Ideally, via cultural development, one day we can look at statistics and see that no race or gender gets more/better jobs than another. Legally demanding that it simply be the case is insane.
Apple VP stated officially as their hiring policy:
>We’ve made some changes to the way we do manager hiring … There’s two questions at the top of an offer when it goes to approval. One is that a female was interviewed and that a URE [underrepresented employee] was interviewed. And … for management positions, I have said that I won’t approve an offer unless there’s a yes next to one of those.
https://m.youtube.com/watch?v=UfuYjAj1jZM
https://aflegal.org/press-release/america-first-legal-demand...
This is illegal, it clearly violates the civil rights act.
We are moving away from a cultural Marxist leftwing ideology ("equity"), which meant discriminatory hiring as a kind of "eye-for-an-eye" collective punishment against a mostly innocent group of people based on their immutable birth characteristics. Retaliatory justice against a population for perceived historic unfairness. That is an extremist policy.
It's only because the Overton Window shifted to the left that some people don't consider "equity" policies as extreme.
We are moving from the extreme left towards the centre.
Yeah, let's "return" to that. Let's "go back" to the good old pre-racism days that we all remember that totally happened.
Please enlighten me as to when this period occurred in American history. Forget America, give me an example in any ethnically diverse society.
People often point at the 1980s but culture was extremely aware back then of the need to re-balance, but it did so in a kind of crass way at every level of the media. Token hiring was rampant, and used as a way to wash society's hands of the problem by laundering seemingly diverse figures into the unmodified culture, as long as they didn't question it too much.

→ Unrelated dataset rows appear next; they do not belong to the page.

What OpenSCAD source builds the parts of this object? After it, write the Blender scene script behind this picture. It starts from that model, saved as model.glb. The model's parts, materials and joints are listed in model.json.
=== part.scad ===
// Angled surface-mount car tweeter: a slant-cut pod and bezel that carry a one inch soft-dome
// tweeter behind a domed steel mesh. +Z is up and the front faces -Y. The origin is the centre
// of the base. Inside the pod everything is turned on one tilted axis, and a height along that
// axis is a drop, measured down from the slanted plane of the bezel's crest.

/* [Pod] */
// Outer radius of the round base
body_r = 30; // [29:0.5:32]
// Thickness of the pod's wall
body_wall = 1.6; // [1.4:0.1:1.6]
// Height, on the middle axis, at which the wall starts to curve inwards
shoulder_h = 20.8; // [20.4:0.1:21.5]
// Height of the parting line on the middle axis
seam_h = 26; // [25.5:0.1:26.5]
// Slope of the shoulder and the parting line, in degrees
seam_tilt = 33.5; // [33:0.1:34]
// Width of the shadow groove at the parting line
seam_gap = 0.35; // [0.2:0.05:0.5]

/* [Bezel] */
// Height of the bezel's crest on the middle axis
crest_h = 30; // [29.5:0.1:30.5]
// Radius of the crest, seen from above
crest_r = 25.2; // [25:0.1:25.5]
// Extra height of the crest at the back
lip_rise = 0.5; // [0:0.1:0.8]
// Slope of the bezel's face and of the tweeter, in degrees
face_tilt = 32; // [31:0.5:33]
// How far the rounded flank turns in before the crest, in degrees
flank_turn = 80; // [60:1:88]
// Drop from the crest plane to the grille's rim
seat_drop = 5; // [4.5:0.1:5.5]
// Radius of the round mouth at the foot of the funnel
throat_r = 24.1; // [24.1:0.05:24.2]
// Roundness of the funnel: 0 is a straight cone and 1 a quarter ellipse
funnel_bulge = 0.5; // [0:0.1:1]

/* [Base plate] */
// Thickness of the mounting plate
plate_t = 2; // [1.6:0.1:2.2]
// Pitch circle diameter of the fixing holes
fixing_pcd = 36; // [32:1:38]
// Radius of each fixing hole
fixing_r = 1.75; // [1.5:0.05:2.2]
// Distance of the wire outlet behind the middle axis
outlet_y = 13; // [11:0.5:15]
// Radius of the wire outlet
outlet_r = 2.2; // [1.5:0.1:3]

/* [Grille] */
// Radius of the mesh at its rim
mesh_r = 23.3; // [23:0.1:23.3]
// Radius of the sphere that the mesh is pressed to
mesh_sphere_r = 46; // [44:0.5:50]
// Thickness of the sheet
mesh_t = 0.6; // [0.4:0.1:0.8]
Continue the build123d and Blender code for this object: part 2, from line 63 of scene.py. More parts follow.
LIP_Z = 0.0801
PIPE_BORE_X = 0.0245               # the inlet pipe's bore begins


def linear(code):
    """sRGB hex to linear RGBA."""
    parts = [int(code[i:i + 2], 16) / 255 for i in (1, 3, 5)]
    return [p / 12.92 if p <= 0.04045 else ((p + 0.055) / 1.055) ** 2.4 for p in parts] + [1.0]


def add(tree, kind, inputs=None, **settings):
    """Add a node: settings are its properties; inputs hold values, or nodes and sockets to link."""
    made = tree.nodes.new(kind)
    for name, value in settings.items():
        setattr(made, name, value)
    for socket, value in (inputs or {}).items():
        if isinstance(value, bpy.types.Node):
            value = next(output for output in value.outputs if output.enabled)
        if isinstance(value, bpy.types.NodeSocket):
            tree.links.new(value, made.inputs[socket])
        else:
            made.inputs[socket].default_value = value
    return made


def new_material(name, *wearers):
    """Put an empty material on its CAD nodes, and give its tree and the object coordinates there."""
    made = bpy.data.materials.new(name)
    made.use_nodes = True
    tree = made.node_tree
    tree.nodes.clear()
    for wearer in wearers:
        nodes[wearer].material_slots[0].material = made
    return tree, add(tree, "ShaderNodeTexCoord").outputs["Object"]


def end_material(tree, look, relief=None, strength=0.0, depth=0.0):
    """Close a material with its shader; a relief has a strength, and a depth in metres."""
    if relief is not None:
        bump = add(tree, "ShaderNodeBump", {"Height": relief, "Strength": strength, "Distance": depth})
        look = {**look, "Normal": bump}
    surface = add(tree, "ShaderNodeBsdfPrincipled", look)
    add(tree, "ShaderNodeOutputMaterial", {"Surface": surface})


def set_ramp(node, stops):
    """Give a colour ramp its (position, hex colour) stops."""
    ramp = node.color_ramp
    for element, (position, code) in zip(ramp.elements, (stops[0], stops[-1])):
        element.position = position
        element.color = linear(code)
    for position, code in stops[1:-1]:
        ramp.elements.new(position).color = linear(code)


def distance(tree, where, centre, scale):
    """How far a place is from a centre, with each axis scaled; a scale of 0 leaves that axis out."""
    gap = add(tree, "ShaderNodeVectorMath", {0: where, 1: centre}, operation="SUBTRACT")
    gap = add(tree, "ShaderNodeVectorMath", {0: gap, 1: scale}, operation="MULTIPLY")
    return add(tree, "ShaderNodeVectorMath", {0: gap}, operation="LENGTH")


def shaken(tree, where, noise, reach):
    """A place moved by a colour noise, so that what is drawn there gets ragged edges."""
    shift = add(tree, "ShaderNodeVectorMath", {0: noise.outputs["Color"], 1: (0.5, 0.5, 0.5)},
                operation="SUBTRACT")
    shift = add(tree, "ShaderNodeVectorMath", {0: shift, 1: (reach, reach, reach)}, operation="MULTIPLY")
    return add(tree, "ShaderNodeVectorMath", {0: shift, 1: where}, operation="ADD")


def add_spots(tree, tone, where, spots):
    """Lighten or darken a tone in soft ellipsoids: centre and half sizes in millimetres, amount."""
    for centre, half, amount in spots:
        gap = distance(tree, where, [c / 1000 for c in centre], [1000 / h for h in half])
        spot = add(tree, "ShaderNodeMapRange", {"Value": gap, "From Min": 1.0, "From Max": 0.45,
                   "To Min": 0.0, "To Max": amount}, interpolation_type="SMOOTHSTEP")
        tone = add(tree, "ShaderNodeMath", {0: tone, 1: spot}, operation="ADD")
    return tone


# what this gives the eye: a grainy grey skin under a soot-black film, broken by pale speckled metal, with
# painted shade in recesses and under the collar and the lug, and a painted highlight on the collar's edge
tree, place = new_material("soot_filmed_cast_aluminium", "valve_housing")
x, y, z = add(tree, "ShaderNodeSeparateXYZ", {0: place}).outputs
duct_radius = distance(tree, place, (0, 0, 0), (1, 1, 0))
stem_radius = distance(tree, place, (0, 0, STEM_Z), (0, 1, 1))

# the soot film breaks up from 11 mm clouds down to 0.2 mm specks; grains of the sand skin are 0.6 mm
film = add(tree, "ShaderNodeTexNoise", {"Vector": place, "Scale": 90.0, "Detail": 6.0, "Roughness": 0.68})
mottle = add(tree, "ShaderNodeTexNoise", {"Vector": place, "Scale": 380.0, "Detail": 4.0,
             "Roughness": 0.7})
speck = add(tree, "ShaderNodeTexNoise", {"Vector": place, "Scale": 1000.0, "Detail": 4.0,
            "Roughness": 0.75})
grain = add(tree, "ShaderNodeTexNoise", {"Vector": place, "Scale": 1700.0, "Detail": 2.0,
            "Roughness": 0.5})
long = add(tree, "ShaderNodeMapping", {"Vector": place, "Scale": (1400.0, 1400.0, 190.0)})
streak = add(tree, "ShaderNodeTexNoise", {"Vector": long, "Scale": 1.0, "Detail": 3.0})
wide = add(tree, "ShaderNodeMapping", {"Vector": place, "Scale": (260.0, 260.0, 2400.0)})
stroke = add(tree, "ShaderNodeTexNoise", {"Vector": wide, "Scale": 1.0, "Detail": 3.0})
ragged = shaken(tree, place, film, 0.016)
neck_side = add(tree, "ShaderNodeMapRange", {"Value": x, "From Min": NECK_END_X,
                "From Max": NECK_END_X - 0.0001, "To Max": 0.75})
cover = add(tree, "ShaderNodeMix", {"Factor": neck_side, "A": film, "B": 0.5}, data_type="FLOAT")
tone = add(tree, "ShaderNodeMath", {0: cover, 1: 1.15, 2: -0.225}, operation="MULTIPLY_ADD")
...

I would echo your point. Anyone here: when was it better, genuinely, for everyone, than it is now? When was it less complicated?
From my vantage point the US has never in my lifetime been remotely left of centre, they are moving from right to slightly further right.

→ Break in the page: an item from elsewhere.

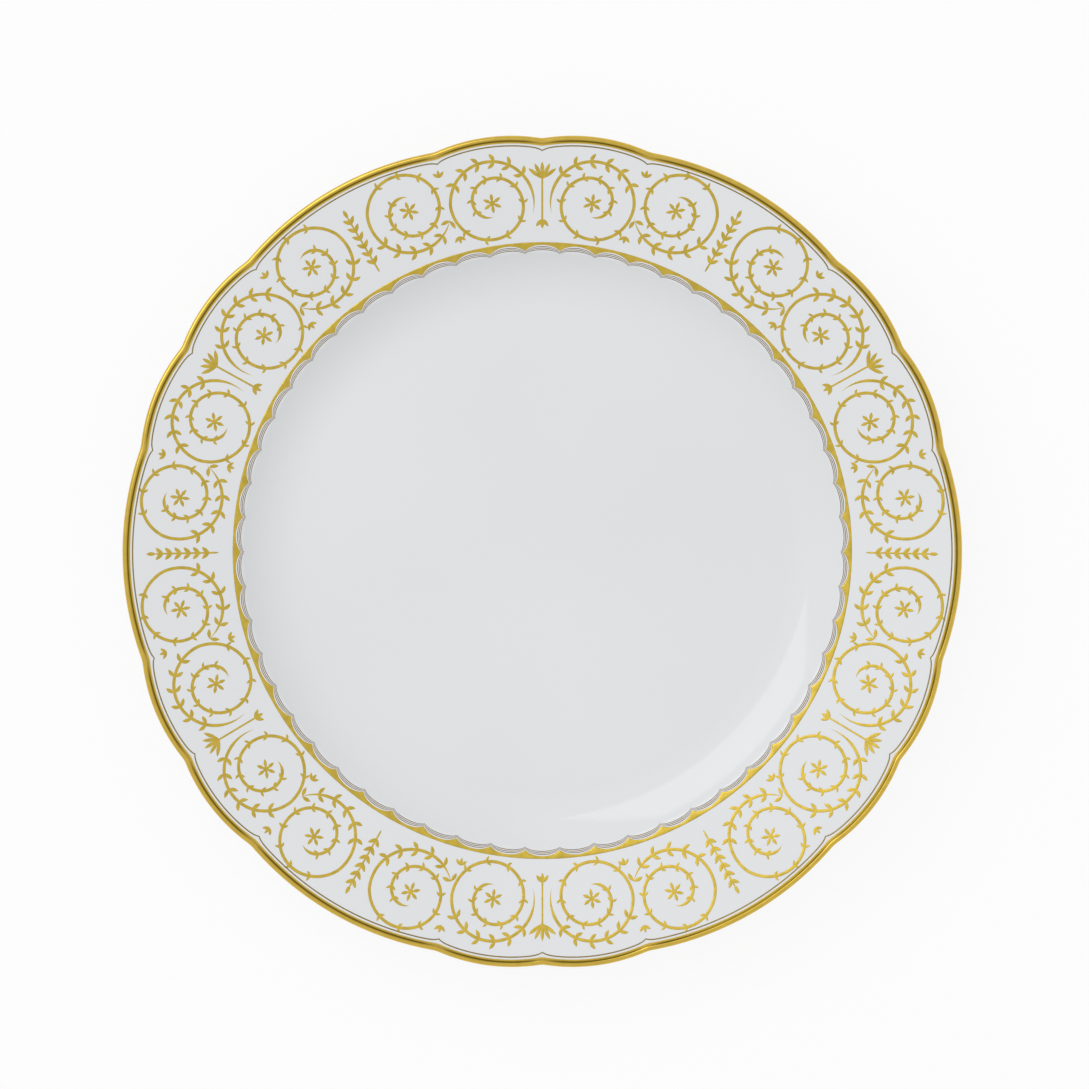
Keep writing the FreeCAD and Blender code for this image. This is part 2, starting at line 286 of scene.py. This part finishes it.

DEI hiring is of course an easy target. It's a weak policy to tackle a complicated problem with obvious flaws and no track record of success. I think a truly left wing society would have quickly replaced it with more direct policies to hit generational poverty - EU style public education comes to mind.
We can't return to a state we've never been in.
Meritocracy has never existed - wealth, status, privilege and connections have always mattered. Colorblind hiring has never existed - race has always been a factor, and all employees have never been equally valuable to all others.
So let's be honest about where we're going - back to the status quo under which there was nothing in place, even in theory, to counteract the systemic effects of racial bias in hiring.
I’m actually somewhat surprised that people see this as good. Like I said, maybe DEI wasn’t a good solution but seeing this as anything but a step back is just weird.
Do you consider the countless examples where a small startup grows and becomes more diverse while the product becomes shit as counterexamples?
Let's not. This snideness should be indefensible, in an ideal world.
what else could you possibly need to show that racism is bad business? that racists get what’s coming to them in the long term?
The history of the US is littered with riots that not only targeted individuals and families, but businesses and other sources of minority wealth.
Turns out that you don't need to be better at business if you can prescribe the competition with impunity.
There's theory, and then there's practice.
If practice is directly contradicting your theory, that doesn't mean you should double down on your theory and hopefully it comes true. It means your theory is bullshit, and you should burn it and start over.
Merit based hiring and rewards are fair, and actually build trust.
The ends of the pipeline (the private companies) should never have tried to evaluate the opportunitys someone had received.
It doesn't seem to be as impactful as who you know, where you were born, who your parents are, where you live, where you go to school, what university you went to, etc. Sure, hard work is important, absolutely, but it's not the only marker.
I would have more empathy for programs that attempt to seperate things like who you know and institutional clout from a hiring process, anonymised candidates seems ideal. But this has been tried with the result of less diversity in hiring than suited the agenda of the day.